* **WHAT YOU ARE ASKED TO DO**
The data below holds a line containing "Turn this picture" and a line containing "four ankle rollers"; please quote exactly those two lines and every line between them, and nothing else.

* **PROVIDED RECORDS**

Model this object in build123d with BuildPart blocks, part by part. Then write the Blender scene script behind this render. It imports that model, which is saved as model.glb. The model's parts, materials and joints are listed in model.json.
--
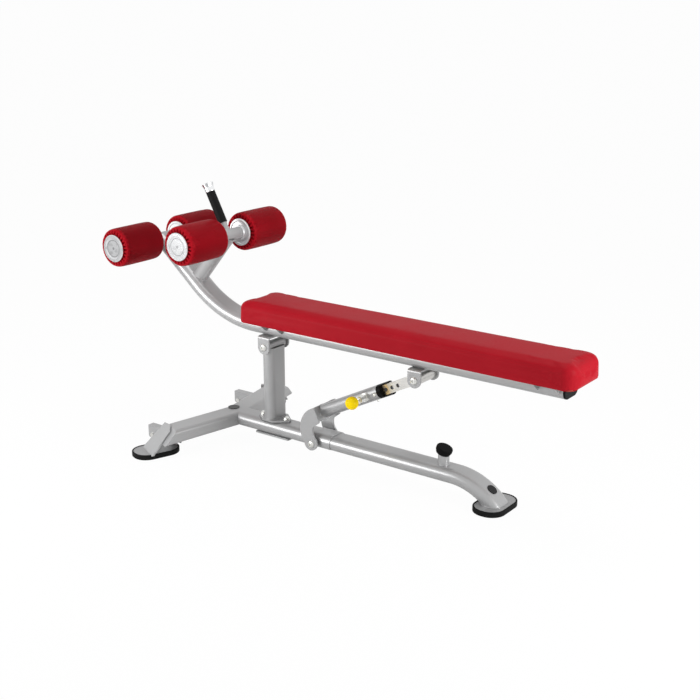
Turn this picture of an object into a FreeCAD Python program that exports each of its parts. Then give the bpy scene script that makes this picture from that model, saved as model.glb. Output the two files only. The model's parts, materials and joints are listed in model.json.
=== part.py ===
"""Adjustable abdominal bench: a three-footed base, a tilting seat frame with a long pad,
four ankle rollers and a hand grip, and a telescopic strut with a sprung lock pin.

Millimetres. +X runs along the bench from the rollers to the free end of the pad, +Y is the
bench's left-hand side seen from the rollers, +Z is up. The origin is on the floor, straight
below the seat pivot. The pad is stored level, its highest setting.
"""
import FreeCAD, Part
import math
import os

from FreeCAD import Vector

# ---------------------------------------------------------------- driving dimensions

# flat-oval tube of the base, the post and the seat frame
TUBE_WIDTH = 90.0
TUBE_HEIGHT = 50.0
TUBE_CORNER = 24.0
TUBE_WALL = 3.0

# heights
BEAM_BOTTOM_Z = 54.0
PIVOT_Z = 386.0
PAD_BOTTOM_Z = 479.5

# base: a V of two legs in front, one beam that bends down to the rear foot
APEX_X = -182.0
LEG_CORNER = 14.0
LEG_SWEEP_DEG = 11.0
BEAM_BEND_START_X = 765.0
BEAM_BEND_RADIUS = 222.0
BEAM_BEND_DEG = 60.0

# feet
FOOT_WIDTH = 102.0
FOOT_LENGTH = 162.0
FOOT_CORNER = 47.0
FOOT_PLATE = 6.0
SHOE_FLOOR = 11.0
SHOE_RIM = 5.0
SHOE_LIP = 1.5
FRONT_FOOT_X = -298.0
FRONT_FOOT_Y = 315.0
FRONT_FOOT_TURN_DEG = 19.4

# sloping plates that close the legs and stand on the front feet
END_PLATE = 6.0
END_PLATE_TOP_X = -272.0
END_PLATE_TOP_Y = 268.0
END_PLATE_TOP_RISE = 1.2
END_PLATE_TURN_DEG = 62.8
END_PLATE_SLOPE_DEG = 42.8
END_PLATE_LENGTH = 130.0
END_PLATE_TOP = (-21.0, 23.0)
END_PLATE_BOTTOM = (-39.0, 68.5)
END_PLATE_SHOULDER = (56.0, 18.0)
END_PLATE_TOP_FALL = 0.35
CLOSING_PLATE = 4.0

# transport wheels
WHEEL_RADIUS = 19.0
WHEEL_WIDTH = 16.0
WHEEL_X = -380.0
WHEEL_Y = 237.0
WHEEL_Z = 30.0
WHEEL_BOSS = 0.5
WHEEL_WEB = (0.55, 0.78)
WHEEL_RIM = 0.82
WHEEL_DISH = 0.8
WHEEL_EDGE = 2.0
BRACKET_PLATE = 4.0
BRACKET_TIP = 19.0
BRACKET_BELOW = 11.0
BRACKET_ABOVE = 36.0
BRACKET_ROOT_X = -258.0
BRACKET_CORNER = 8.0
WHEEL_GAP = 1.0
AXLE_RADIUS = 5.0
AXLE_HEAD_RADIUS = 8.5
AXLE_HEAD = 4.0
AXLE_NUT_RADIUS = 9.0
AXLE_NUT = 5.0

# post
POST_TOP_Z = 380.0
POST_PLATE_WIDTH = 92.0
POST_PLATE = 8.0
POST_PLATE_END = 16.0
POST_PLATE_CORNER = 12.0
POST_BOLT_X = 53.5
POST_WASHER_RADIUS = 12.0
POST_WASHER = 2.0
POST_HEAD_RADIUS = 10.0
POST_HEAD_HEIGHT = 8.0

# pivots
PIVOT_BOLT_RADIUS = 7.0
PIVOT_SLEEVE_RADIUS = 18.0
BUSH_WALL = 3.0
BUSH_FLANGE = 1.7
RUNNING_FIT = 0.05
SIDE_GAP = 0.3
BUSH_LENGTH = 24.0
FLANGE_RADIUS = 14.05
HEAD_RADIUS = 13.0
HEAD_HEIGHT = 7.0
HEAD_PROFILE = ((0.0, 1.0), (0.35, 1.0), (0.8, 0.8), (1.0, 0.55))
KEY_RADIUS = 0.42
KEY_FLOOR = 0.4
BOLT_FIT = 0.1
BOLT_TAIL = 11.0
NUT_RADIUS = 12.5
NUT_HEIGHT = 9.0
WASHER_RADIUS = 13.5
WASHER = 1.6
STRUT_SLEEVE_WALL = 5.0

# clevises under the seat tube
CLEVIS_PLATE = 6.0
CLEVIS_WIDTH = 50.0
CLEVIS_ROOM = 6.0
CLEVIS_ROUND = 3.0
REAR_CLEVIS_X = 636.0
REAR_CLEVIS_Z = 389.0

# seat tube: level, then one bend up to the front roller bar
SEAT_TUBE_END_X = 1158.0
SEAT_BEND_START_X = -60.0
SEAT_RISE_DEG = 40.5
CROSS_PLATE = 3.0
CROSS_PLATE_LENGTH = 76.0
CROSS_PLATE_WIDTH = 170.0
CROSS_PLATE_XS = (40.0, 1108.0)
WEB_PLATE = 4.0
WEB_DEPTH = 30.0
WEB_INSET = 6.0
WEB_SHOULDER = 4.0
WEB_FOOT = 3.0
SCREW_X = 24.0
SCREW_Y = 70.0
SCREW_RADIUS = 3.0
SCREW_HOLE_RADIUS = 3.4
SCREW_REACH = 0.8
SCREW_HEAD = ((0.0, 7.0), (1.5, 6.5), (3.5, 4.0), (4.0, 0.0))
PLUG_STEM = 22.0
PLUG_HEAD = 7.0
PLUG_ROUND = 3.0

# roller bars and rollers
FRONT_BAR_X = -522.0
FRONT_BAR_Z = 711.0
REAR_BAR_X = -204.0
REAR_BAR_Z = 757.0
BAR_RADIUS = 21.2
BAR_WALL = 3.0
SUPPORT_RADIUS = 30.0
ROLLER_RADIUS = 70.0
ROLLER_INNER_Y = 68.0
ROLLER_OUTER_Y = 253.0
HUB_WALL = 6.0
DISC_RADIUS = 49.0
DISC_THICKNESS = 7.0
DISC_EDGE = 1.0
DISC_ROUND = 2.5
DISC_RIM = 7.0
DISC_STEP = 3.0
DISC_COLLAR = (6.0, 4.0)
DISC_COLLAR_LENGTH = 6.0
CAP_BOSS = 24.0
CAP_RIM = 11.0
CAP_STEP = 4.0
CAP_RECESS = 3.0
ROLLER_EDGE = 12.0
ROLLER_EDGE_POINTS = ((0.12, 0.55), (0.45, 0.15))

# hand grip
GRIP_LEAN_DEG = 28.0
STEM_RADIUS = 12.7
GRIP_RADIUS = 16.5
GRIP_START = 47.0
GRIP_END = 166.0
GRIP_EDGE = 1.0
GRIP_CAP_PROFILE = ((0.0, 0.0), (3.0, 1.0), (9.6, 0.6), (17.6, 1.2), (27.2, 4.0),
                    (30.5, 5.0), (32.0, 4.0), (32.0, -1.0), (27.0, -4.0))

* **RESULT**
Turn this picture of an object into a FreeCAD Python program that exports each of its parts. Then give the bpy scene script that makes this picture from that model, saved as model.glb. Output the two files only. The model's parts, materials and joints are listed in model.json.
=== part.py ===
"""Adjustable abdominal bench: a three-footed base, a tilting seat frame with a long pad,
four ankle rollers and a hand grip, and a telescopic strut with a sprung lock pin.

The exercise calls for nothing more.